All three languages have convenient places where users can ask questions. For Chapel, the easiest place is Gitter, for Julia it’s Discourse (though there is a Julia Gitter) and for D it’s the official website forum. The Julia community is the most active, followed by D and then Chapel. I’ve found that you’ll get good responses from all three communities but you’ll probably get quicker answers from D and Julia communities.

Chapel D Julia
Compilation/Interactivty Slow Fast Best
Documentation & Examples Detailed Patchy Best
Multi-dimensional Arrays Yes Native Only
(library support)
Yes
Language Power Good Great Best
Concurrency & Parallelism Great Great Good
Standard Library Good Great Great
Package Manager & Ecosystem Nascent Best Great
C Integration Great Great Great
Community Small Vibrant Largest

Table for quality of life features in Chapel, D & Julia

Summary

If you are a novice programmer writing numerical algorithms, doing scientific computing and want a fast language that's easy to use Julia is your best bet. If you are an experienced programmer working in the same space Julia is still a great option. If you need an "industrial strength" static compiled high performance language with all the "bells and whistles" but want something more productive, safer and less painful than C++ then D is your best bet. You can write "anything" in D and get great performance from its compilers. If you need to run array calculations on large clusters while avoiding the pain of writing MPI C++ code then Chapel is probably the best place to go.

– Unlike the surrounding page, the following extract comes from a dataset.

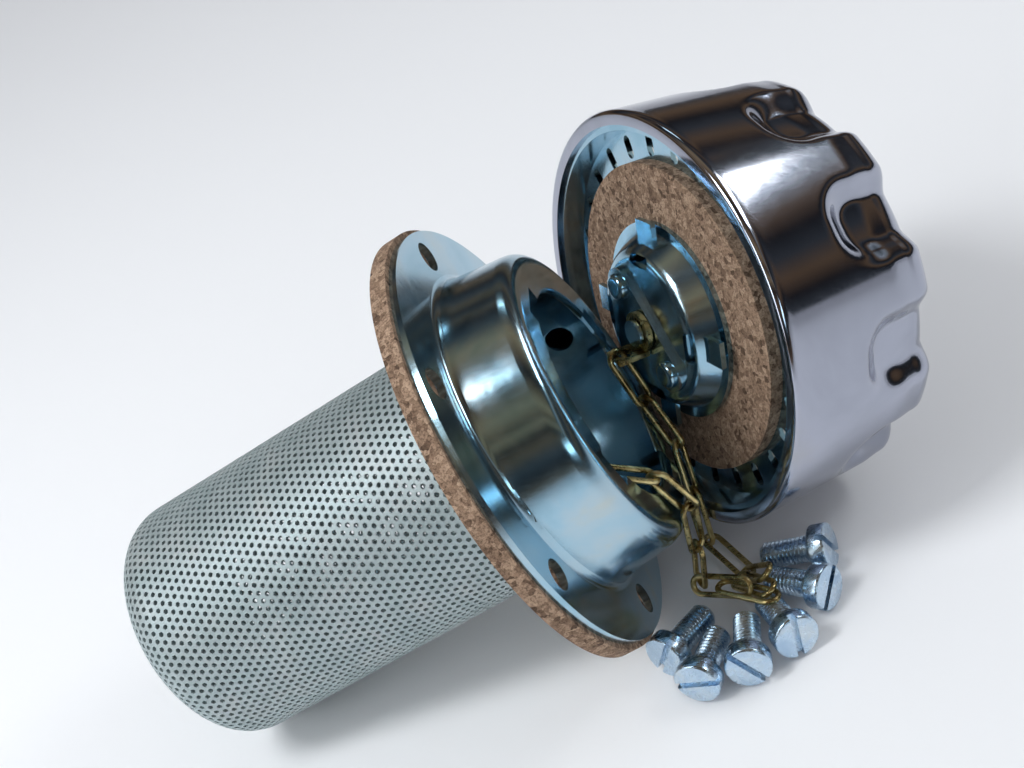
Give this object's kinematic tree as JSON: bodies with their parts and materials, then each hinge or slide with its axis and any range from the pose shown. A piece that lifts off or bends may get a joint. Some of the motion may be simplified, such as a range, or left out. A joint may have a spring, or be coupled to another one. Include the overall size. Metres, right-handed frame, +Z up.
{
  "type": "hydraulic filler breather",
  "caption": "Flanged tank filler neck with a perforated strainer basket, a bayonet air-filter cap on a chain, cork gaskets and loose flange screws.",
  "frame": {"origin": "the point of the table under the middle of the set's bounding box", "axes": "+Z up from the table; +X along the table the way the filler neck's mouth points; +Y away from the picture's near side"},
  "size_m": [0.1558, 0.1047, 0.083],
  "materials": {
    "zinc_plate": "satin blue zinc",
    "chromed_cap": "bright chrome",
    "cork": "matte granulated cork",
    "galvanised_mesh": "satin perforated sheet",
    "brass_chain": "aged brass",
    "filter_felt": "matte felt"
  },
  "bodies": {
    "neck": {"chain_anchor": "brass_chain", "chain_eyelet": "brass_chain", "chain_link_01": "brass_chain", "chain_link_02": "brass_chain", "chain_link_03": "brass_chain", "chain_link_04": "brass_chain", "chain_link_05": "brass_chain", "chain_link_06": "brass_chain", "chain_link_07": "brass_chain", "chain_link_08": "brass_chain", "chain_link_09": "brass_chain", "chain_link_10": "brass_chain", "chain_link_11": "brass_chain", "chain_link_12": "brass_chain", "chain_link_13": "brass_chain", "chain_link_14": "brass_chain", "filler_neck": "zinc_plate", "flange_gasket": "cork", "flange_screws": "zinc_plate", "strainer_basket": "galvanised_mesh", "strainer_end_disc": "galvanised_mesh", "throat_sleeve": "zinc_plate"},
    "cap": {"cap_shell": "chromed_cap", "base_pan": "zinc_plate", "bayonet_boss": "zinc_plate", "chain_strap": "zinc_plate", "boss_rivets": "zinc_plate", "cap_gasket": "cork", "filter_core": "zinc_plate", "filter_element": "filter_felt", "filter_plate": "zinc_plate", "swivel_pin": "zinc_plate"}
  },
  "joints": [
    {"name": "cap_turn", "type": "hinge", "parent": "neck", "child": "cap", "pos_m": [0.03187, 0.00575, 0.04416], "axis": [0.8658, 0.4204, -0.2714], "range_deg": [-35, 5]}
  ]
}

In terms of performance on this task, for IEEE math Julia is the winner performing better in 7 of the 9 kernels. For applications that use fast math D and Chapel performed better than Julia in 7 of the 9 kernels, and D performed best in the other 2 kernels (log and power) in IEEE and fast math modes. This exercise reveals that Julia's label as a high performance language is more than just hype, it has held it's own against highly competitive languages. Chapel and D's performance were very similar to each other in both the IEEE and fast math modes of calculation.